More recently, however, Newsom has effectively entered the Witness Protection Program regarding the issue. Under legislation that Newsom signed, his administration was supposed to develop a waiver application seeking federal approval for a unified health care financing system like single-payer. But the report his administration commissioned — released over a year after its due date—didn’t come close to meeting the requirements of that law, and his own Department of Health and Human Services doesn’t even mention that report on its own website.

The socialist left views single-payer health care as one of its shibboleths — something that politicians from Bernie Sanders to Alexandria Ocasio-Cortez to Zohran Mamdani all endorse. So how will a Newsom presidential campaign address the issue? If he endorses it at the federal level, how will he explain how he failed to do the bare minimum to advance the left’s big cause during two terms running the nation’s largest state? If he suddenly opposes single-payer, how will he justify running away from an issue that is arguably the reason he got elected Governor of California and became a major presidential candidate in the first place?

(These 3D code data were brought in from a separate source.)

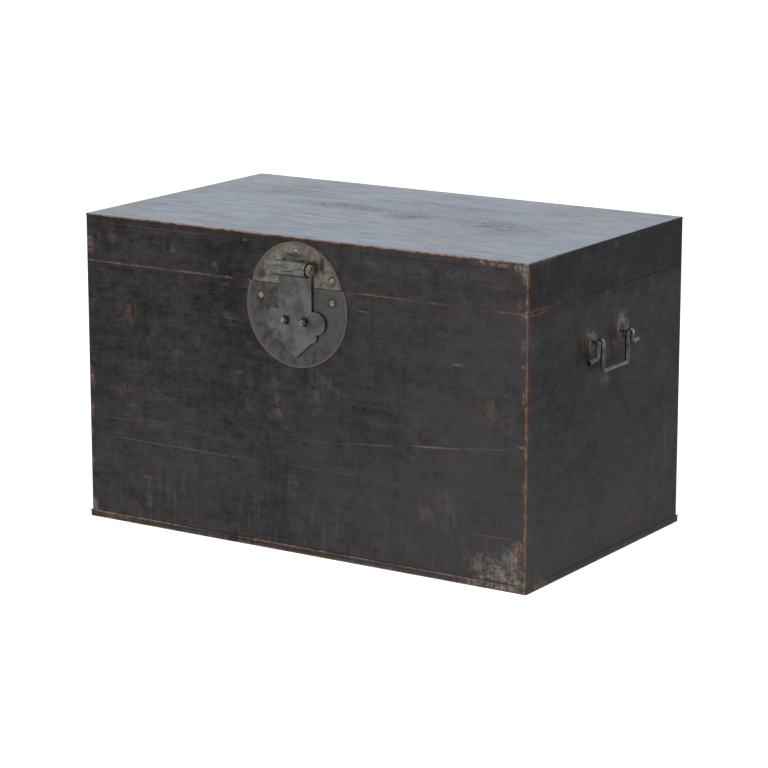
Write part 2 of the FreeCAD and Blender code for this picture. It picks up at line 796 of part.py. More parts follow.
pin_end = "hasp_neck / 2 + side_clearance"
pin_parts = [
    rod("Pin_shank", "hasp_pin_radius", "x", f"-({pin_end})", pin_end, hasp_axis),
    rod(
        "Pin_head",
        "hasp_head_radius",
        "x",
        pin_end,
        f"{pin_end} + hasp_head_length",
        hasp_axis,
    ),
]
node("hasp_pivot_pin", fuse("Hasp_pin", pin_parts))

for side_name, side in (("left", -1), ("right", 1)):
    case_leaf = hinge_leaf(f"Case_leaf_{side_name}", side, False, hinge_case_nails)
    lid_leaf = hinge_leaf(f"Lid_leaf_{side_name}", side, True, hinge_lid_nails)
    node(f"hinge_case_leaf_{side_name}", case_leaf)
    node(f"hinge_lid_leaf_{side_name}", lid_leaf)
    node(f"hinge_pin_{side_name}", hinge_pin(f"Hinge_pin_{side_name}", side))
node("hinge_case_nails", hinge_case_nails)
node("hinge_lid_nails", hinge_lid_nails)

# Pieces that swing

node("hasp", hasp_form())
node("left_bail", bail("Left_bail", -1))
node("right_bail", bail("Right_bail", 1))

doc.recompute()
for piece in doc.Objects:
    if "Invalid" in piece.State or "Error" in piece.State:
        raise RuntimeError(f"{piece.Name} failed: {piece.State}")
for piece in nodes:
    if piece.Shape.isNull() or not piece.Shape.isValid():
        raise RuntimeError(f"{piece.Label} has no valid shape")

os.makedirs("parts", exist_ok=True)
for piece in nodes:
    piece.Shape.exportStep(f"parts/{piece.Label}.step")
    solids = len(piece.Shape.Solids)
    print(f"{piece.Label}: {solids} solids, {piece.Shape.Volume / 1000:.2f} cm3")
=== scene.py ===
import logging
import math
from dataclasses import dataclass, field
from enum import Enum

import bmesh
import bpy
from mathutils import Matrix, Vector, noise


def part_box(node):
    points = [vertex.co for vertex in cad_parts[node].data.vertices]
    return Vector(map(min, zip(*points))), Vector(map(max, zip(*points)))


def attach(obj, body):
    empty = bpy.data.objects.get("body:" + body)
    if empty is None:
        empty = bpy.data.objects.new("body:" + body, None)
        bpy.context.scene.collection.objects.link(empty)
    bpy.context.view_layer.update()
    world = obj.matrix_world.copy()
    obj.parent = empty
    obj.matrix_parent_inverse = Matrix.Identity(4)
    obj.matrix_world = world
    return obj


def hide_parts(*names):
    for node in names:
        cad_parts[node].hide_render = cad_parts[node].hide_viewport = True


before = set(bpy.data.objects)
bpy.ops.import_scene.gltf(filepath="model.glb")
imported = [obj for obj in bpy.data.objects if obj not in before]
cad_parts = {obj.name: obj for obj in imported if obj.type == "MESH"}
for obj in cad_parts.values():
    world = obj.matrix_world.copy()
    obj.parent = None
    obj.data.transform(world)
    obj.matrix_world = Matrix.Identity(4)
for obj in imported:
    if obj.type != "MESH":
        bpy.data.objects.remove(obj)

log = logging.getLogger("trunk")

MM = 0.001
# Level faces wider than this are shaded flat, and narrower ones as parts of a curve.
FLAT_WIDTH = 4 * MM
LEVEL_TURN = math.radians(0.5)
# How deep the painted skin of a face is taken to be.
SKIN = 2 * MM
# Vertices nearer than this are one, and near the axis of a turned shape those within the second.
WELD = 0.002 * MM
AXIS_WELD = 0.01 * MM
# A reach so long that a mark's shape doesn't change along it.
FAR = 1000.0
# The CAD mesh's own normals, which no longer fit once its edges are bevelled.
LEFT_NORMALS = "custom_normal"
Colour = tuple[float, float, float]
WHITE: Colour = (1.0, 1.0, 1.0)


@dataclass(frozen=True)
class Box:
    """A box between its lowest and highest corners, in metres."""

    low: Vector
    high: Vector

    @classmethod
    def around(cls, *nodes: str) -> "Box":
        """Measures the box that holds some CAD nodes.

        Args:
            nodes: Names of the nodes.

        Returns:
            The smallest box round them all.
        """
        ends = [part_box(node) for node in nodes]
        low = Vector([min(end[0][axis] for end in ends) for axis in range(3)])
        high = Vector([max(end[1][axis] for end in ends) for axis in range(3)])
        return cls(low, high)

    @property
    def middle(self) -> Vector:
        """The centre of the box."""
        return (self.low + self.high) / 2

    @property
    def half(self) -> Vector:
        """Half the size of the box along each axis."""
        return (self.high - self.low) / 2


class Tone(Enum):
    """Colours of what lies under, in or on the lacquer, as linear light."""

    BARE_EDGE = (0.365, 0.208, 0.138)
    RUBBED_WOOD = (0.120, 0.072, 0.052)
    RUST = (0.150, 0.086, 0.078)
    DUST = (0.130, 0.122, 0.120)
    CHALK = (0.300, 0.268, 0.240)
    CREAM = (0.330, 0.300, 0.252)
    SOOT = (0.006, 0.005, 0.005)


class Side(Enum):
    """The outer face of the trunk that a mark is on."""

    FRONT = "front"
    ENDS = "both ends"
    RIGHT = "right end"
    TOP = "top"


@dataclass(frozen=True)
class Mark:
    """A spot, rub, scratch or crack on one outer face, in millimetres.

    It is an ellipse with a ragged rim. Along runs with X on the front and top and with Y on the
    ends; up runs with Z, and with Y on the top.
    """

    side: Side
    along: float
    up: float
    half_length: float
    half_height: float
    tone: Tone
    strength: float = 0.5
    tilt: float = 0.0


@dataclass(frozen=True)
class Value:
    """What a node gives at each point. Numbers are reckoned with as plain ones are."""

    tree: bpy.types.NodeTree
    socket: bpy.types.NodeSocket

    def maths(self, operation: str, *values: "Feed") -> "Value":
        """Adds a maths node.

        Args:
            operation: Blender's name of what it does.
            values: What it does that with, in order.

        Returns:
            The result.
        """
        feeds = dict(enumerate(values))
        node = add_node(self.tree, "ShaderNodeMath", feeds, operation=operation)
        return Value(self.tree, node.outputs[0])

    def __add__(self, other: "Feed") -> "Value":
        """Returns this plus another value."""
        return self.maths("ADD", self, other)

    def __sub__(self, other: "Feed") -> "Value":
        """Returns this less another value."""
        return self.maths("SUBTRACT", self, other)

    def __rsub__(self, other: float) -> "Value":
        """Returns a number less this."""
        return self.maths("SUBTRACT", other, self)

    def __mul__(self, other: "Feed") -> "Value":
        """Returns this times another value."""
        return self.maths("MULTIPLY", self, other)

    def __truediv__(self, other: "Feed") -> "Value":
        """Returns this divided by another value."""
        return self.maths("DIVIDE", self, other)

    def __abs__(self) -> "Value":
        """Returns this without its sign."""
        return self.maths("ABSOLUTE", self)

    def at_most(self, other: "Feed") -> "Value":
        """Returns the smaller of this and another value."""
        return self.maths("MINIMUM", self, other)

    def at_least(self, other: "Feed") -> "Value":
        """Returns the larger of this and another value."""
        return self.maths("MAXIMUM", self, other)

    def reach(self, other: "Value") -> "Value":
        """Returns the length of the hypotenuse over this and another leg."""
        return self.maths("SQRT", self * self + other * other)

    def swing(self, weight: float) -> "Value":
        """Returns noise, which is about 0.5, as a swing about nothing with some weight."""
        return (self - 0.5) * weight

    def rise(self, start: "Feed", end: "Feed") -> "Value":
        """Turns this into a smooth step.

        Args:
            start: Where the step is still 0.
            end: Where the step has come to 1. It may lie below start.

        Returns:
            A value from 0 to 1.
        """
        feeds = {"Value": self, "From Min": start, "From Max": end}
        step = add_node(self.tree, "ShaderNodeMapRange", feeds, interpolation_type="SMOOTHSTEP")
        return Value(self.tree, step.outputs["Result"])

    def mixed(self, kind: str, feeds: dict[int, "Feed"], output: int) -> "Value":
        """Adds a mix node. It names several inputs alike, so they go by number.

        Args:
            kind: What it mixes, "RGBA" or "VECTOR".
            feeds: Input number, and what feeds it.
            output: Number of the output.

        Returns:
            The mixture.
        """
        node = add_node(self.tree, "ShaderNodeMix", feeds, data_type=kind)
        return Value(self.tree, node.outputs[output])

    def blend(self, first: "Feed", second: "Feed") -> "Value":
        """Returns the first colour where this is 0, and the second where it is 1."""
        return self.mixed("RGBA", {0: self, 6: first, 7: second}, 2)

    def choose(self, first: "Feed", second: "Feed") -> "Value":
        """Mixes two vectors, as blend() does two colours."""
        return self.mixed("VECTOR", {0: self, 4: first, 5: second}, 1)


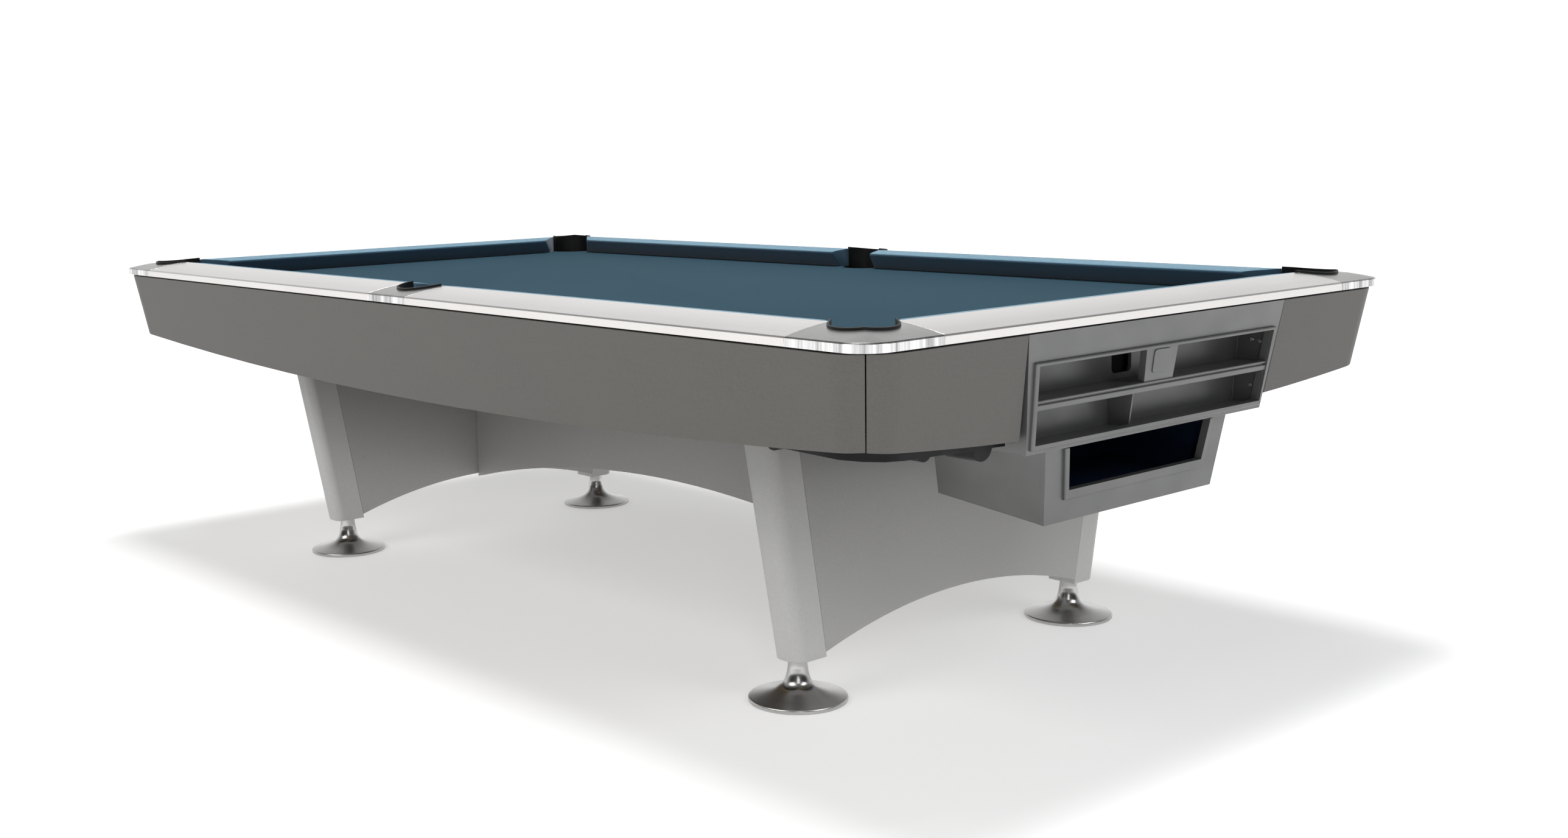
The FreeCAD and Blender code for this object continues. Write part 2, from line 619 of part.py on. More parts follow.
def pedestal_panel():
    wires = []
    for level, z in enumerate((LEG_BOTTOM, FRAME_BOTTOM)):
        half = LEG_SEAM_Y[level] - PANEL_GAP
        x_in, x_out = LEG_IN_X[level], LEG_OUT_X[level]
        wires.append(polygon_wire([vec(x_in, -half, z), vec(x_out, -half, z),
                                   vec(x_out, half, z), vec(x_in, half, z)]))
    seam_z, middle_z = PEDESTAL_ARCH_Z
    return loft(wires).cut(under_arch("Y", middle_z, seam_z, PEDESTAL_ARCH_HALF))


def under_arch(axis, middle_z, end_z, half_span):
    """Solid under an arch that is highest in the middle."""
    def place(along, z):
        return vec(along, -100, z) if axis == "X" else vec(700, along, z)
    arc = Part.Arc(place(-half_span, end_z), place(0, middle_z), place(half_span, end_z)).toShape()
    low = LEG_BOTTOM - 30.0
    sides = [Part.makeLine(place(half_span, end_z), place(half_span, low)),
             Part.makeLine(place(half_span, low), place(-half_span, low)),
             Part.makeLine(place(-half_span, low), place(-half_span, end_z))]
    face = Part.Face(Part.Wire([arc] + sides))
    return face.extrude(vec(0, 200, 0) if axis == "X" else vec(400, 0, 0))


def stretcher_panel():
    half = LEG_IN_X[0] - PANEL_GAP
    thick = STRETCHER_HALF_THICK
    low_z, middle_z = STRETCHER_ARCH_Z
    panel = box((-half, -thick, low_z), (half, thick, FRAME_BOTTOM))
    return panel.cut(under_arch("X", middle_z, low_z, LEG_IN_X[0] + 10.0))


def levelling_foot(sx, sy):
    """Disc, flared stem and threaded stud turned from one bar."""
    flare = Part.BSplineCurve()
    flare.interpolate([vec(DISC_R - 2.0, 0, 9.5), vec(62, 0, 17), vec(36, 0, 28), vec(24.5, 0, 44),
                       vec(20.5, 0, 62), vec(STEM_R, 0, LEG_BOTTOM - FOOT_GAP)])
    top = LEG_BOTTOM - FOOT_GAP
    outline = [vec(0, 0, 0), vec(DISC_R - 1.0, 0, 0), vec(DISC_R, 0, 1.0), vec(DISC_R, 0, 7.5),
               vec(DISC_R - 2.0, 0, 9.5)]
    edges = [Part.makeLine(outline[i], outline[i + 1]) for i in range(4)]
    edges.append(flare.toShape())
    upper = [vec(STEM_R, 0, top), vec(STUD_R, 0, top), vec(STUD_R, 0, STUD_TOP - 2),
             vec(STUD_R - 2, 0, STUD_TOP), vec(0, 0, STUD_TOP), vec(0, 0, 0)]
    edges += [Part.makeLine(upper[i], upper[i + 1]) for i in range(5)]
    solid = Part.Face(Part.Wire(edges)).revolve(vec(0, 0, 0), vec(0, 0, 1), 360)
    solid.translate(vec(sx * FOOT_X, sy * FOOT_Y, 0))
    return solid


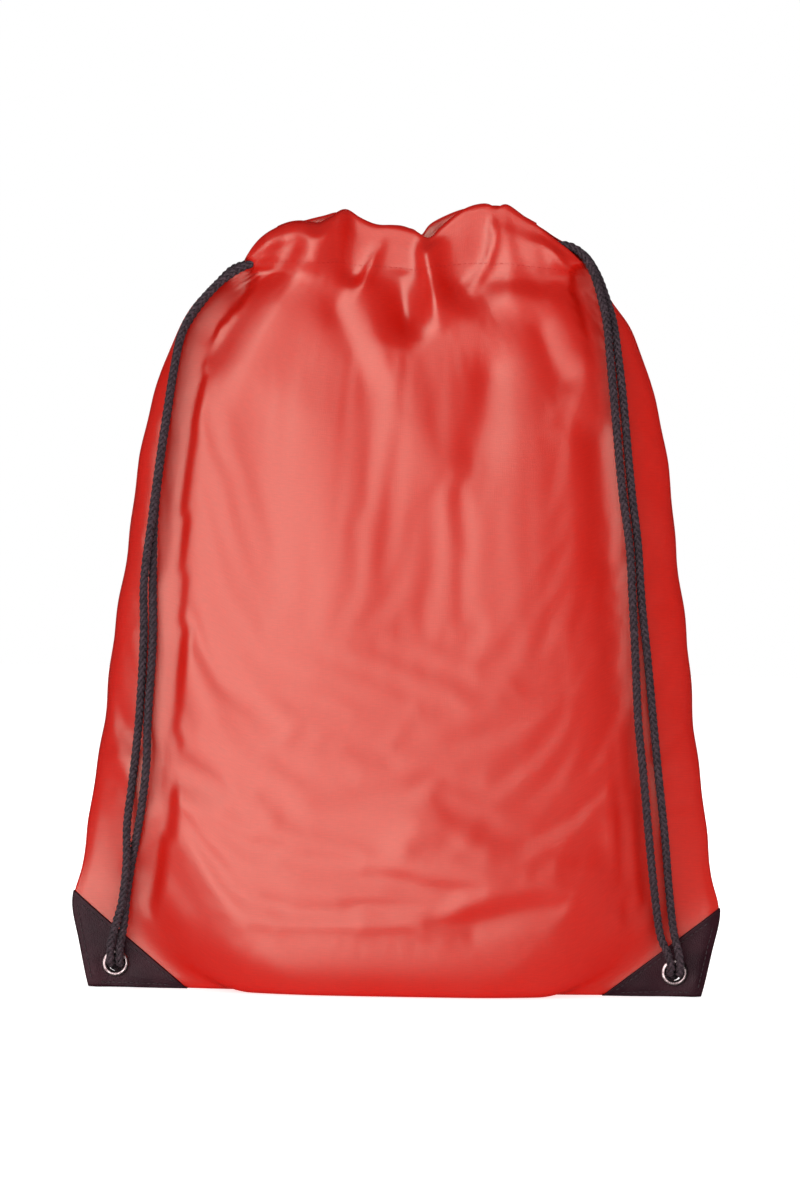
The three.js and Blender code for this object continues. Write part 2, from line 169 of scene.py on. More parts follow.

Kamala Harris found out about the problems associated with trying to have it every which way on health care during her campaign for President in 2019. Her flip-flopping on the issue—first she supported single-payer, then she opposed Sanders’ bill, then she supported a single-payer plan, but one that wouldn’t take full effect until after she had left the presidency — brought to mind the old saw that the only creature in the center of the road is roadkill. Her California colleague Newsom should bear in mind this recent history. Given all his waffling over a wealth tax, it seems increasingly likely that he could face a similar fate in the 2028 presidential primaries when it comes to single-payer.